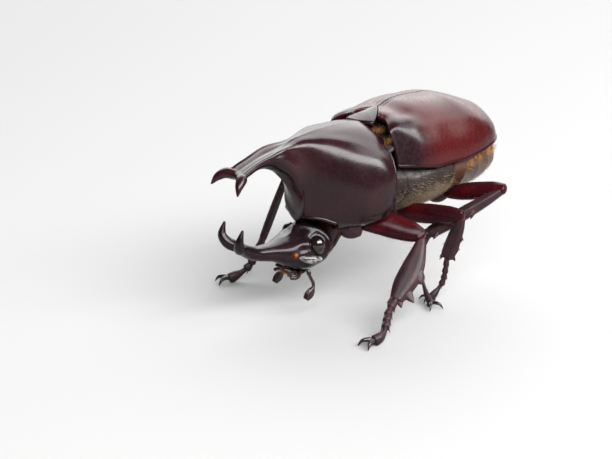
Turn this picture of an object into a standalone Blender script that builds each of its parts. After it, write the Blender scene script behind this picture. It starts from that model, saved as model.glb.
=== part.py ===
"""Rhinoceros beetle, major male, standing on a floor in a walking pose.

Lengths are written in millimetres and scaled to metres when a mesh is stored.
The beetle faces -Y, its left side is +X, and the floor is Z = 0.
"""
import math

import bmesh
import bpy
import numpy as np
from mathutils import Vector

# Driving dimensions, millimetres and degrees
MM = 0.001
GAP = 0.3                      # clear space between neighbouring pieces
BODY_HEIGHT = 24.6             # wing-case margin at its front, above the floor
HIND_TURN = (1.6, 0.0, -4.4)   # hind body: nose down, nose left, left side down
FORE_TURN = (2.0, -6.9, 2.0)   # prothorax and head, the same three angles
FORE_PIVOT = (-0.3, -0.1, 4.0)

ELYTRA_LENGTH = 28.4
ELYTRA_HALF_WIDTH = 12.1
ELYTRA_RISE = 10.6
ELYTRA_THICKNESS = 0.7
SUTURE_GAP = 0.3
SCUTELLUM_HALF_WIDTH = 3.5
SCUTELLUM_LENGTH = 4.2

HORN_PARTING = 11.6            # station along the prothorax where the horn begins
HEAD_PARTING = 6.2             # station along the head where its horn begins
EYE_RADII = (1.35, 1.35, 1.75)
EYE_CENTRE = (4.1, -13.35, -11.15)
OPENING_FRONT, OPENING_BACK, OPENING_FOOT = -19.0, -11.0, -20.0

FLAT_DEPTH = 0.06              # how far a foot is trimmed to stand on the floor

# Stations of the prothorax and its horn, from the rear edge to the fork:
# top y, top z, bottom y, bottom z, half width
PROTHORAX = [
    (0.2, 7.5, -1.6, -9.0, 11.0),
    (-0.8, 8.1, -2.4, -9.5, 11.5),
    (-2.8, 8.5, -4.0, -9.9, 11.75),
    (-5.5, 8.65, -6.0, -10.1, 11.4),
    (-8.0, 8.6, -7.9, -10.2, 10.5),
    (-10.3, 8.5, -9.8, -10.2, 8.6),
    (-12.3, 8.3, -11.9, -9.8, 6.5),
    (-14.0, 8.1, -14.1, -8.8, 4.5),
    (-15.4, 7.9, -15.2, -7.2, 3.4),
    (-16.6, 7.65, -15.2, -5.2, 3.0),
    (-17.8, 7.4, -15.9, -2.7, 2.85),
    (-19.0, 7.1, -17.4, 0.1, 2.8),
    (-20.3, 6.75, -19.5, 2.3, 2.7),
    (-21.6, 6.35, -21.2, 3.5, 2.5),
    (-23.0, 5.9, -22.8, 3.75, 2.25),
    (-24.4, 5.4, -24.2, 3.45, 2.15),
    (-25.7, 4.9, -25.5, 2.9, 2.25),
    (-27.0, 4.3, -26.8, 2.5, 2.2),
    (-27.9, 3.7, -27.8, 2.8, 1.3),
]
# Half sections as (height -1..1, width 0..1), top to bottom
SHIELD_SECTION = [(1, 0), (.94, .27), (.80, .53), (.54, .79), (.23, .94), (-.1, 1),
                  (-.4, .98), (-.62, .90), (-.80, .68), (-.93, .36), (-1, 0)]
HORN_SECTION = [(.90, 0), (.97, .28), (1.0, .52), (.90, .82), (.58, 1), (.2, .95),
                (-.2, .78), (-.55, .52), (-.80, .32), (-.95, .14), (-1, 0)]
HORN_TINE = [(1.2, -25.9, 3.9), (2.3, -27.5, 3.75), (3.3, -28.9, 2.9), (3.95, -29.7, 1.6)]

# Stations of the head and its horn: top y, top z, bottom y, bottom z, half width
HEAD = [
    (-10.6, -9.5, -10.8, -14.9, 4.3),
    (-11.5, -8.8, -11.7, -15.7, 4.75),
    (-12.8, -8.5, -12.8, -16.1, 4.8),
    (-14.3, -8.5, -14.3, -16.4, 4.7),
    (-15.8, -9.0, -15.8, -16.2, 4.4),
    (-17.2, -9.8, -17.4, -15.6, 3.8),
    (-18.7, -10.3, -18.9, -14.7, 3.0),
    (-20.2, -10.5, -20.3, -13.8, 2.2),
    (-21.7, -10.5, -21.9, -13.3, 1.8),
    (-23.5, -10.3, -23.7, -12.8, 1.6),
    (-25.3, -9.5, -25.7, -11.9, 1.6),
    (-26.8, -8.5, -27.6, -10.2, 1.7),
    (-27.7, -8.0, -28.4, -8.8, 1.1),
]
HEAD_SECTION = [(1, 0), (.97, .32), (.84, .64), (.58, .88), (.22, .99), (-.12, 1),
                (-.42, .95), (-.68, .80), (-.87, .55), (-.97, .27), (-1, 0)]
HEAD_TINE = [(.75, -26.6, -9.6), (1.9, -28.2, -9.1), (2.75, -28.8, -7.6), (2.74, -28.1, -5.3)]

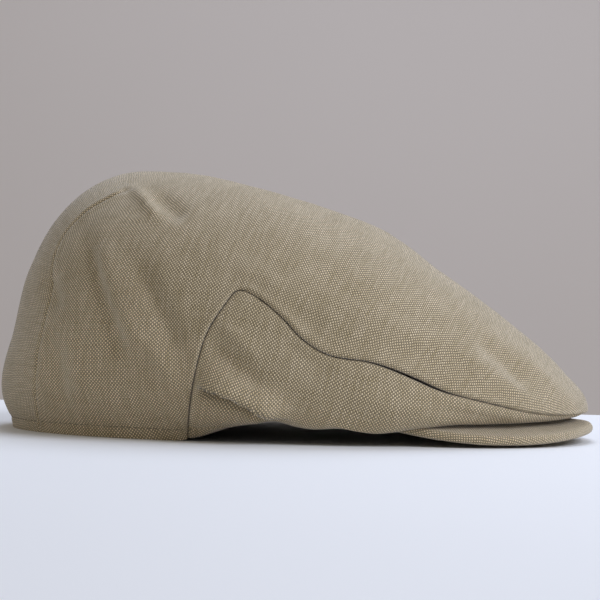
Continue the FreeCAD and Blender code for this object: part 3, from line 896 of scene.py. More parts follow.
# ---------------------------------------------------------------- crown
@dataclass
class Crown:
    """The crown: a one-piece top panel with two back darts, and two side panels."""

    form: CrownForm
    seam: SideSeam
    linen: bpy.types.Material
    cloth: float = 0.7
    rows: int = 165              # mesh rows from the back hem to the nose
    columns: int = 128           # mesh rows across the top panel
    side_rows: int = 118
    side_columns: int = 58
    top_length: float = 250.0    # sizes of the panels, which only space the rows of their meshes
    side_length: float = 190.0
    side_height: float = 70.0
    seam_depth: float = 0.95     # how far the stitches sink a seam
    seam_roll: float = 0.42      # how far the top panel's edge rolls up beside it
    nose_x: float = 119.0        # station of the top panel's two front corners
    turn_up: float = 7.0         # hem allowance turned inside
    dart: tuple = ((-1.0, 146.2), (-0.5, 145.0), (0.0, 143.0), (0.14, 142.6), (0.3, 145.6), (0.42, 147.4),
                   (0.52, 144.0), (0.6, 137.0), (0.65, 131.0))

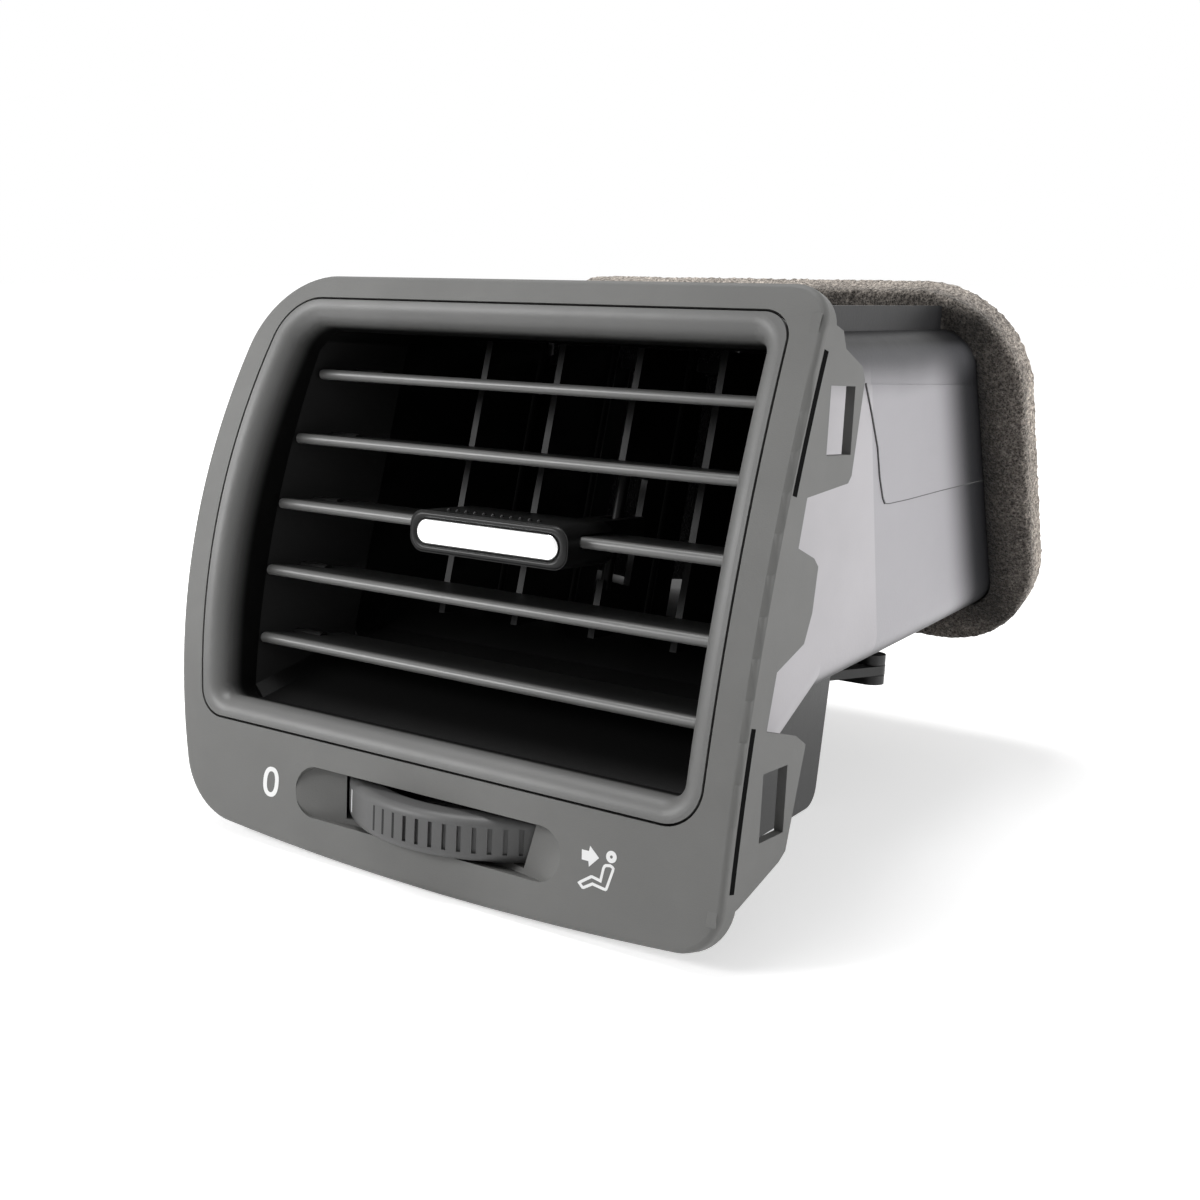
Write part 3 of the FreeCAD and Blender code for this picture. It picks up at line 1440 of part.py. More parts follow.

***

The task
Output every line above without altering anything.

The solution
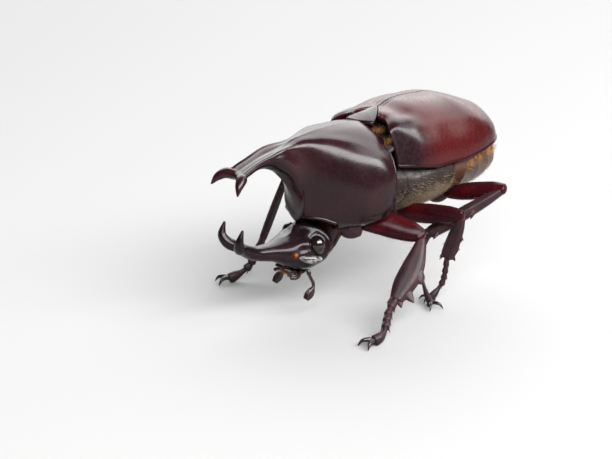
Turn this picture of an object into a standalone Blender script that builds each of its parts. After it, write the Blender scene script behind this picture. It starts from that model, saved as model.glb.
=== part.py ===
"""Rhinoceros beetle, major male, standing on a floor in a walking pose.

Lengths are written in millimetres and scaled to metres when a mesh is stored.
The beetle faces -Y, its left side is +X, and the floor is Z = 0.
"""
import math

import bmesh
import bpy
import numpy as np
from mathutils import Vector

# Driving dimensions, millimetres and degrees
MM = 0.001
GAP = 0.3                      # clear space between neighbouring pieces
BODY_HEIGHT = 24.6             # wing-case margin at its front, above the floor
HIND_TURN = (1.6, 0.0, -4.4)   # hind body: nose down, nose left, left side down
FORE_TURN = (2.0, -6.9, 2.0)   # prothorax and head, the same three angles
FORE_PIVOT = (-0.3, -0.1, 4.0)

ELYTRA_LENGTH = 28.4
ELYTRA_HALF_WIDTH = 12.1
ELYTRA_RISE = 10.6
ELYTRA_THICKNESS = 0.7
SUTURE_GAP = 0.3
SCUTELLUM_HALF_WIDTH = 3.5
SCUTELLUM_LENGTH = 4.2

HORN_PARTING = 11.6            # station along the prothorax where the horn begins
HEAD_PARTING = 6.2             # station along the head where its horn begins
EYE_RADII = (1.35, 1.35, 1.75)
EYE_CENTRE = (4.1, -13.35, -11.15)
OPENING_FRONT, OPENING_BACK, OPENING_FOOT = -19.0, -11.0, -20.0

FLAT_DEPTH = 0.06              # how far a foot is trimmed to stand on the floor

# Stations of the prothorax and its horn, from the rear edge to the fork:
# top y, top z, bottom y, bottom z, half width
PROTHORAX = [
    (0.2, 7.5, -1.6, -9.0, 11.0),
    (-0.8, 8.1, -2.4, -9.5, 11.5),
    (-2.8, 8.5, -4.0, -9.9, 11.75),
    (-5.5, 8.65, -6.0, -10.1, 11.4),
    (-8.0, 8.6, -7.9, -10.2, 10.5),
    (-10.3, 8.5, -9.8, -10.2, 8.6),
    (-12.3, 8.3, -11.9, -9.8, 6.5),
    (-14.0, 8.1, -14.1, -8.8, 4.5),
    (-15.4, 7.9, -15.2, -7.2, 3.4),
    (-16.6, 7.65, -15.2, -5.2, 3.0),
    (-17.8, 7.4, -15.9, -2.7, 2.85),
    (-19.0, 7.1, -17.4, 0.1, 2.8),
    (-20.3, 6.75, -19.5, 2.3, 2.7),
    (-21.6, 6.35, -21.2, 3.5, 2.5),
    (-23.0, 5.9, -22.8, 3.75, 2.25),
    (-24.4, 5.4, -24.2, 3.45, 2.15),
    (-25.7, 4.9, -25.5, 2.9, 2.25),
    (-27.0, 4.3, -26.8, 2.5, 2.2),
    (-27.9, 3.7, -27.8, 2.8, 1.3),
]
# Half sections as (height -1..1, width 0..1), top to bottom
SHIELD_SECTION = [(1, 0), (.94, .27), (.80, .53), (.54, .79), (.23, .94), (-.1, 1),
                  (-.4, .98), (-.62, .90), (-.80, .68), (-.93, .36), (-1, 0)]
HORN_SECTION = [(.90, 0), (.97, .28), (1.0, .52), (.90, .82), (.58, 1), (.2, .95),
                (-.2, .78), (-.55, .52), (-.80, .32), (-.95, .14), (-1, 0)]
HORN_TINE = [(1.2, -25.9, 3.9), (2.3, -27.5, 3.75), (3.3, -28.9, 2.9), (3.95, -29.7, 1.6)]

# Stations of the head and its horn: top y, top z, bottom y, bottom z, half width
HEAD = [
    (-10.6, -9.5, -10.8, -14.9, 4.3),
    (-11.5, -8.8, -11.7, -15.7, 4.75),
    (-12.8, -8.5, -12.8, -16.1, 4.8),
    (-14.3, -8.5, -14.3, -16.4, 4.7),
    (-15.8, -9.0, -15.8, -16.2, 4.4),
    (-17.2, -9.8, -17.4, -15.6, 3.8),
    (-18.7, -10.3, -18.9, -14.7, 3.0),
    (-20.2, -10.5, -20.3, -13.8, 2.2),
    (-21.7, -10.5, -21.9, -13.3, 1.8),
    (-23.5, -10.3, -23.7, -12.8, 1.6),
    (-25.3, -9.5, -25.7, -11.9, 1.6),
    (-26.8, -8.5, -27.6, -10.2, 1.7),
    (-27.7, -8.0, -28.4, -8.8, 1.1),
]
HEAD_SECTION = [(1, 0), (.97, .32), (.84, .64), (.58, .88), (.22, .99), (-.12, 1),
                (-.42, .95), (-.68, .80), (-.87, .55), (-.97, .27), (-1, 0)]
HEAD_TINE = [(.75, -26.6, -9.6), (1.9, -28.2, -9.1), (2.75, -28.8, -7.6), (2.74, -28.1, -5.3)]

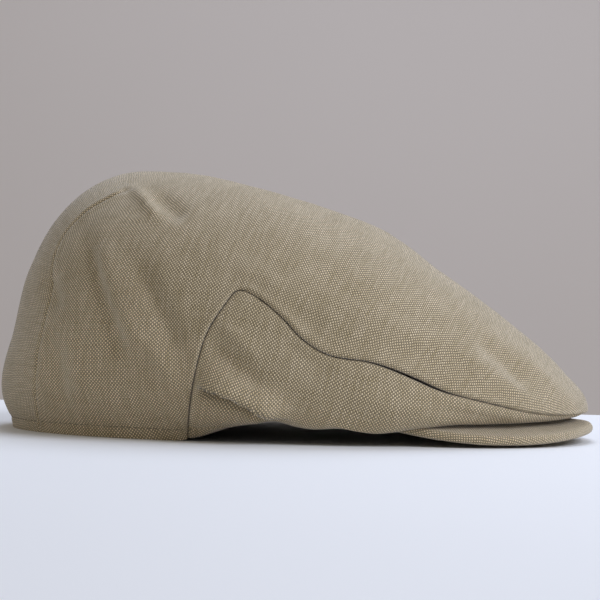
Continue the FreeCAD and Blender code for this object: part 3, from line 896 of scene.py. More parts follow.
# ---------------------------------------------------------------- crown
@dataclass
class Crown:
    """The crown: a one-piece top panel with two back darts, and two side panels."""

    form: CrownForm
    seam: SideSeam
    linen: bpy.types.Material
    cloth: float = 0.7
    rows: int = 165              # mesh rows from the back hem to the nose
    columns: int = 128           # mesh rows across the top panel
    side_rows: int = 118
    side_columns: int = 58
    top_length: float = 250.0    # sizes of the panels, which only space the rows of their meshes
    side_length: float = 190.0
    side_height: float = 70.0
    seam_depth: float = 0.95     # how far the stitches sink a seam
    seam_roll: float = 0.42      # how far the top panel's edge rolls up beside it
    nose_x: float = 119.0        # station of the top panel's two front corners
    turn_up: float = 7.0         # hem allowance turned inside
    dart: tuple = ((-1.0, 146.2), (-0.5, 145.0), (0.0, 143.0), (0.14, 142.6), (0.3, 145.6), (0.42, 147.4),
                   (0.52, 144.0), (0.6, 137.0), (0.65, 131.0))

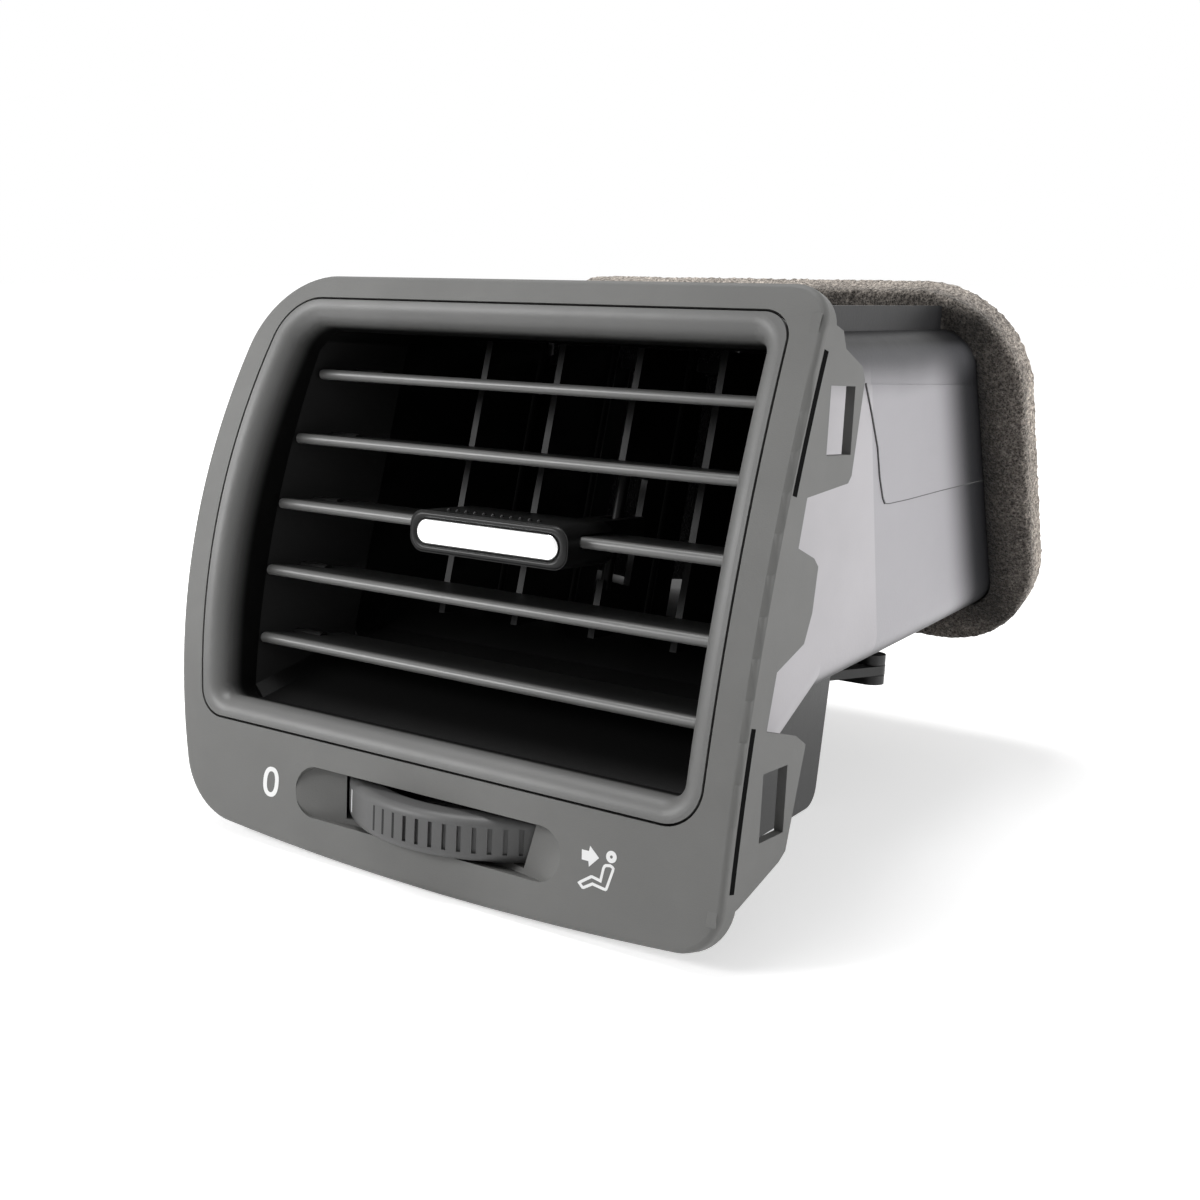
Write part 3 of the FreeCAD and Blender code for this picture. It picks up at line 1440 of part.py. More parts follow.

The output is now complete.